Let’s take a look at what’s happening within an experiment done by a mid-sized e-commerce company. This case study is a good example of some experimental design mistakes that can happen in real life.
The company’s centralized data science team is working on a project in collaboration with a business partner from the marketing team. The business partner manages the video ads and wants to know how much money the company is gaining through their video marketing.
Together with a person from the data science team, they design an experiment with the following plan:
- Cut off all online advertisement spending for certain groups based on their location, including video ads, for one month. Location was determined using US Census tracts.
- After one month, restart spending on video ads for YouTube, specifically for a group of users based on their US census tract (tracts were determined using IP addresses).
- No other online ads will be run during this experiment.
- Include a control group consisting of users from substantially similar census tracts (by socioeconomic measures). The control group will not be shown any ads.
Can you spot what is wrong with this experiment?
Let’s dig in with a little background. First, census tracts, which are known to be inaccurate, are made up of geographic zones called metropolitan statistical areas, or MSAs. In the case study, some treatment group MSAs were bordering the control group MSAs. Because of the likelihood of MSA border inaccuracies, some of the control group subjects may have been exposed to ads. Moreover, determining location using IP address is a potentially misleading method to use, as IP addresses can be manipulated by users to mask their geographic location. While the company may think they’re showing ads to people in their selected tracts, they may be testing someone on the internet across the country! Finally, assuming that all online ads for control group MSAs were suspended may also be deceiving. If only one manager supervising transactional channels is not notified of the ongoing experiment, the control group may be shown ads.
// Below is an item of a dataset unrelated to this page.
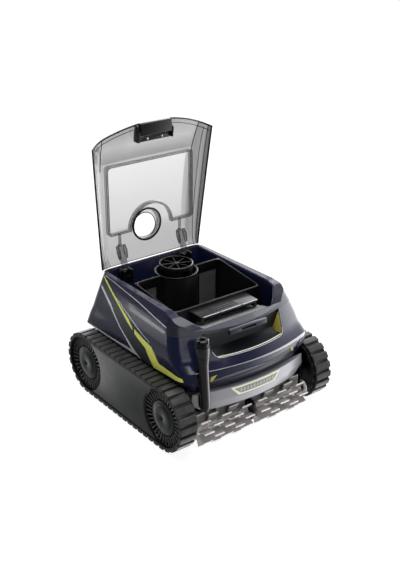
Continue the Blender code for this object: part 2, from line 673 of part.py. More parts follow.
def build_tracks():
    for hand, side in ((-1, "left"), (1, "right")):
        sided(belt, "track_belt_" + side, RUBBER, hand)
        sided(side_cover, "side_cover_" + side, GRAPHITE, hand)
        sided(side_frame, "track_frame_" + side, BLACK, hand)
        for end, y in (("front", -WHEEL_Y), ("rear", WHEEL_Y)):
            place = end + "_" + side
            turn = sided(lambda: turned(wheel(end == "front"), "X", (0, y, WHEEL_Z), 26), "wheel_" + place,
                         GRAPHITE, hand)
            cap = sided(lambda: turned(CAP, "X", (0, y, WHEEL_Z), 24), "hub_cap_" + place, GRAPHITE, hand)
            inner_end = FRAME_X[0] + GAP if end == "front" else 0.1305
            axle = sided(lambda: rod((inner_end, y, WHEEL_Z), (0.2050, y, WHEEL_Z), AXLE_RADIUS, 20),
                         ("axle_" if end == "front" else "drive_shaft_") + place, STEEL, hand)
            spin = pivot("wheel_axis_" + place, (0.19 * hand, y, WHEEL_Z))
            hang(spin, turn, cap)
            if end == "rear":
                hang(spin, axle)


# Brush

def brush_half():
    """One half of the brush: a core with paddle blades, its shaft end and its gear."""
    blades = 7
    outline = []
    for i in range(blades):
        middle = 360 * i / blades
        for angle, radius in ((-25.0, 0.0130), (-5.0, 0.0130), (-1.6, BRUSH_RADIUS), (1.6, BRUSH_RADIUS),
                              (5.0, 0.0130)):
            outline += arc((BRUSH_Y, BRUSH_Z), radius, middle + angle, middle + angle, 1)[:1]
    item = plate([outline], "X", *BRUSH_X)
    shaft = rod((BRUSH_X[1] - 0.01, BRUSH_Y, BRUSH_Z), (GEAR_X[1], BRUSH_Y, BRUSH_Z), 0.0045, 16)
    gear = rod((GEAR_X[0], BRUSH_Y, BRUSH_Z), (GEAR_X[1], BRUSH_Y, BRUSH_Z), BRUSH_GEAR_RADIUS, 28)
    combine(item, shaft, "UNION")
    return combine(item, gear, "UNION")


def build_brush():
    for hand, side in ((-1, "left"), (1, "right")):
        half = sided(brush_half, "brush_" + side, BLADE, hand)
        hang(pivot("brush_axis_" + side, (0.08 * hand, BRUSH_Y, BRUSH_Z)), half)
    ring = arc((BRUSH_Y, BRUSH_Z), 0.0260, 40, 300, 14)
    arm = [(TUB_FRONT - GAP, 0.0450), (TUB_FRONT - GAP, 0.0780)]
    finish(plate([ring + arm], "X", -0.0070, 0.0070), "brush_centre_support", BLACK)


# Corner post

def build_post():
    along = POST_TOP - POST_BOTTOM
    length = along.length
    r = POST_RADIUS
    tube = [(0.0, 0.0), (r * 0.55, 0.0), (r, 0.012), (r, length - 0.055), (r * 1.18, length - 0.045),
            (r * 1.28, length - 0.032), (r * 1.28, length - 0.016), (r * 0.80, length - 0.016),
            (r * 0.80, length - 0.022), (0.0, length - 0.022)]
    cap = [(0.0, length - 0.0215), (r * 0.76, length - 0.0215), (r * 0.76, length - 0.0155),
           (r * 1.20, length - 0.0155), (r * 1.20, length - 0.002), (r * 1.05, length), (r * 0.62, length),
           (r * 0.62, length - 0.009), (0.0, length - 0.009)]
    turn = Matrix.Translation(POST_BOTTOM) @ along.to_track_quat("Z", "Y").to_matrix().to_4x4()
    for name, profile, look in (("connector_post", tube, GUNMETAL), ("post_cap", cap, BLACK)):
        item = turned(profile, "Z", (0, 0, 0), 24)
        item.data.transform(turn)
        finish(item, name, look)


# Lid, modelled where it stands open: u runs up from the hinge axis, v runs back from it

def lid_half_width(u):
    return 0.140 + 0.0858 * (u - LID_START)


def lid_height(x, u):
    """How far the lid's outer face stands behind the hinge axis."""
    crown = [(LID_START, 0.0175), (0.030, 0.0345), (0.060, 0.0425), (0.120, 0.0440), (0.200, 0.0390),
             (0.260, 0.0290), (0.310, 0.0105), (0.3505, -0.0110)]
    edge = 0.0135 - 0.0750 * (u - LID_START)
    middle = crown[-1][1]
    for (u0, v0), (u1, v1) in zip(crown, crown[1:]):
        if u <= u1:
            middle = v0 + (v1 - v0) * (u - u0) / (u1 - u0)
            break
    share = min(abs(x) / lid_half_width(u), 1.0)
    fall = 0.13 * (share / 0.78) ** 2 if share < 0.78 else 0.13 + 0.87 * ((share - 0.78) / 0.22) ** 1.4
    return edge + (middle - edge) * (1 - fall)


def lid_point(x, u, v):
    return x, HINGE_Y + v, HINGE_Z + u


def lid_shell():
    """The lid as an open surface, given its wall by Solidify and its outlet hole by a Boolean."""
    across = [0, 0.2, 0.4, 0.6, 0.78, 0.85, 0.92, 1.0]
    across = [-s for s in reversed(across[1:])] + across
    rows = 9
    shape = bmesh.new()
    grid = []
    for row in range(rows + 1):
        line = []
        for share in across:
            width = lid_half_width(LID_END) * abs(share)
            end = LID_END - LID_BOW * width * width
            u = LID_START + (end - LID_START) * row / rows
            x = share * lid_half_width(u)
            line.append(shape.verts.new(lid_point(x, u, lid_height(x, u))))
        grid.append(line)
    for low, high in zip(grid, grid[1:]):
        for i in range(len(across) - 1):
            shape.faces.new((low[i], high[i], high[i + 1], low[i + 1]))
    item = from_bmesh(shape)
    wall = item.modifiers.new("wall", "SOLIDIFY")
    wall.thickness = THIN
    wall.offset = -1.0
    combine(item, rod(lid_point(0, COLLAR_U - 0.008, 0.0), lid_point(0, COLLAR_U - 0.008, 0.1), 0.032, 32))
    combine(item, block(lid_point(-0.0505, 0.3170, -0.05), lid_point(0.0505, 0.36, 0.05)))
    return item


def build_lid():
    shell = finish(lid_shell(), "lid_shell", SMOKE)
    wide, low_u, high_u, notch = 0.121, 0.0872, 0.2557, 0.057

    def pane(inset):
        item = block(lid_point(-wide + inset, low_u + inset, 0.0095 - inset),
                     lid_point(wide - inset, high_u - inset, 0.020 + inset))
        round_duct = rod(lid_point(0, COLLAR_U, -0.02), lid_point(0, COLLAR_U, 0.05), notch + inset, 32)
        return combine(item, round_duct)

    seal = combine(pane(0.0), pane(0.002))
    finish(seal, "lid_seal_frame", SMOKE)
    ring = [(0.0372, 0.0290), (0.0372, 0.0350), (0.0410, 0.0350), (0.0410, 0.0290)]
    collar = turned(ring, "Z", (0, 0, 0), 36)
    collar.data.transform(Matrix.Translation(lid_point(0, COLLAR_U, 0)) @ Matrix.Rotation(-pi / 2, 4, "X"))
    finish(collar, "lid_collar", SMOKE)
    hinge = pivot("lid_hinge_axis", (0, HINGE_Y, HINGE_Z))
    hang(hinge, shell, seal, collar)
    build_hinges(hinge)
    build_latch(hinge)


def build_hinges(hinge):
    for hand, side in ((-1, "left"), (1, "right")):
        middle = HINGE_X * hand
        eye = arc((HINGE_Y, HINGE_Z), 0.0050, 180, 340, 8)
        leaf = [(HINGE_Y + 0.0050, HINGE_Z + 0.012), (HINGE_Y + 0.0130, HINGE_Z + 0.026),
                (HINGE_Y + 0.0200, HINGE_Z + 0.060), (HINGE_Y + 0.0080, HINGE_Z + 0.060),
                (HINGE_Y - 0.0050, HINGE_Z + 0.020)]
        bore = list(reversed(arc((HINGE_Y, HINGE_Z), PIN_RADIUS + GAP, 0, 330, 11)))
        arm = plate([eye + leaf, bore], "X", middle - 0.0060, middle + 0.0060)
        hang(hinge, finish(arm, "hinge_arm_" + side, SMOKE))
        mount = block((middle - 0.0130, 0.1500, 0.2480), (middle + 0.0130, 0.1726, 0.2830), 0.0008)
        combine(mount, block((middle - 0.0066, 0.1400, 0.2680), (middle + 0.0066, 0.1800, 0.3000)))
        pin_bore = rod((middle - 0.03, HINGE_Y, HINGE_Z), (middle + 0.03, HINGE_Y, HINGE_Z),
                       PIN_RADIUS + GAP, 16)
        combine(mount, pin_bore)
        finish(mount, "hinge_mount_" + side, BLACK)
        pin = rod((middle - 0.0135, HINGE_Y, HINGE_Z), (middle + 0.0135, HINGE_Y, HINGE_Z), PIN_RADIUS, 16)
        finish(pin, "hinge_pin_" + side, STEEL)


def build_latch(hinge):
    """The bracket screwed under the lid's front edge and the lever that hooks over the catch."""
    bracket = block(lid_point(-0.048, 0.3030, -0.0080), lid_point(0.048, 0.3162, 0.0030), 0.0006)
    for hand in (-1, 1):
        ear_low, ear_high = sorted((0.0440 * hand, 0.0480 * hand))
        ear = block(lid_point(ear_low, 0.3140, LATCH_V - 0.0050),
                    lid_point(ear_high, 0.3290, LATCH_V + 0.0080))
        combine(bracket, ear, "UNION")
        ear_bore = rod(lid_point(0.040 * hand, LATCH_U, LATCH_V), lid_point(0.052 * hand, LATCH_U, LATCH_V),
                       0.0023, 12)
        combine(bracket, ear_bore)
    finish(bracket, "latch_bracket", BLACK)
    hang(hinge, bracket)
    for hand, side in ((-1, "left"), (1, "right")):
        screw = rod(lid_point(0.020 * hand, 0.3095, -0.0098), lid_point(0.020 * hand, 0.3095, -0.0083),
                    0.0026, 12)
        hang(hinge, finish(screw, "latch_screw_" + side, STEEL))
    lever = block(lid_point(-0.0432, 0.3190, LATCH_V - 0.0055), lid_point(0.0432, 0.3480, LATCH_V + 0.0055),
                  0.0012)
    spindle = rod(lid_point(-0.0478, LATCH_U, LATCH_V), lid_point(0.0478, LATCH_U, LATCH_V), 0.0020, 12)
    combine(lever, spindle, "UNION")
    finish(lever, "latch_lever", BLACK)
    hang(pivot("latch_axis", lid_point(0, LATCH_U, LATCH_V), hinge), lever)


def main():
    start()
    build_shells()
    build_trim()
    build_grip()
    build_tub()
    build_liner()
    build_pump()
    build_power()
    build_basket()
    build_tracks()
    build_brush()
    build_post()
    build_lid()


main()
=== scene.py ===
"""Looks of the tracked pool cleaner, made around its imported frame. Metres, +Z up, front at -Y."""

import json
from math import cos, pi, radians, sin, sqrt

import bmesh
import bpy
from mathutils import Matrix, Vector

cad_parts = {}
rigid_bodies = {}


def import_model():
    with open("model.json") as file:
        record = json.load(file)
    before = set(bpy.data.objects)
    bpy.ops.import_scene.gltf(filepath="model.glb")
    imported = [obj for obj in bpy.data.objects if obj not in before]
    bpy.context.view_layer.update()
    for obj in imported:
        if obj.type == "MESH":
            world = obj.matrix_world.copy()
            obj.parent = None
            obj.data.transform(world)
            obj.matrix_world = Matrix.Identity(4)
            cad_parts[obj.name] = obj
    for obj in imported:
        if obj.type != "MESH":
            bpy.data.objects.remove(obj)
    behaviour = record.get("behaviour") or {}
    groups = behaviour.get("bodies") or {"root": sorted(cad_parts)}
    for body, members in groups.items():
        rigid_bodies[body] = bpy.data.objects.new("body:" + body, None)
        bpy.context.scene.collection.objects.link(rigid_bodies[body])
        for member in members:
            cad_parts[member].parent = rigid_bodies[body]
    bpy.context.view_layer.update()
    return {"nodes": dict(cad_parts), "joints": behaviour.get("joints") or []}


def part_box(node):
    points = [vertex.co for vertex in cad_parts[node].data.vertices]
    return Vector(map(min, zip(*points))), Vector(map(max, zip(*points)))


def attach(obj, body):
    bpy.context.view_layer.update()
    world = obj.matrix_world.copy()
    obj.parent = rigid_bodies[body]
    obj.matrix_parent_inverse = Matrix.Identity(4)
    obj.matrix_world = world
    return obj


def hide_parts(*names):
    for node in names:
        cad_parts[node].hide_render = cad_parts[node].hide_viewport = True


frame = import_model()

# Sizes read from the frame
BELT_LOW, BELT_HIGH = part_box("track_belt_right")
TRACK_IN, TRACK_OUT = BELT_LOW.x, BELT_HIGH.x
WHEEL_Z = (BELT_LOW.z + BELT_HIGH.z) / 2
CROWN_RADIUS = (BELT_HIGH.z - BELT_LOW.z) / 2
WHEEL_Y = BELT_HIGH.y - CROWN_RADIUS
JOINTS = {joint["name"]: joint for joint in frame["joints"]}
HINGE_Y, HINGE_Z = JOINTS["lid_hinge"]["pos_m"][1:]
BRUSH_Y, BRUSH_Z = JOINTS["brush_right_spin"]["pos_m"][1:]
DUCT_Y = JOINTS["impeller_spin"]["pos_m"][1]
BASKET_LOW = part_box("canister_basket")[0]
DUCT_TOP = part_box("outlet_duct")[1].z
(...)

So what happened with this experiment? After about two months, the data scientists observed there was no apparent effect on revenue due to showing ads to their treatment group and naturally, they started questioning the experimental design and the initial assumptions. While their experiment assumed that all other online ad spending was turned off for MSAs involved in the experiment, in real life other online ads from the brand may have been running simultaneously, to which the control group could have been exposed. If this occurred, these unwanted ads would produce the effect of a confounder, which acts as a variable that can affect the true relationship between the variables of interest.
In this article, we’ve discussed what an ideal data science experiment looks like and we’ve given examples showing how many things can actually go wrong in an experiment in the real world. Hopefully you can use what you’ve learned to build an effective experiment of your own, including understand the mistakes you’ll want to avoid.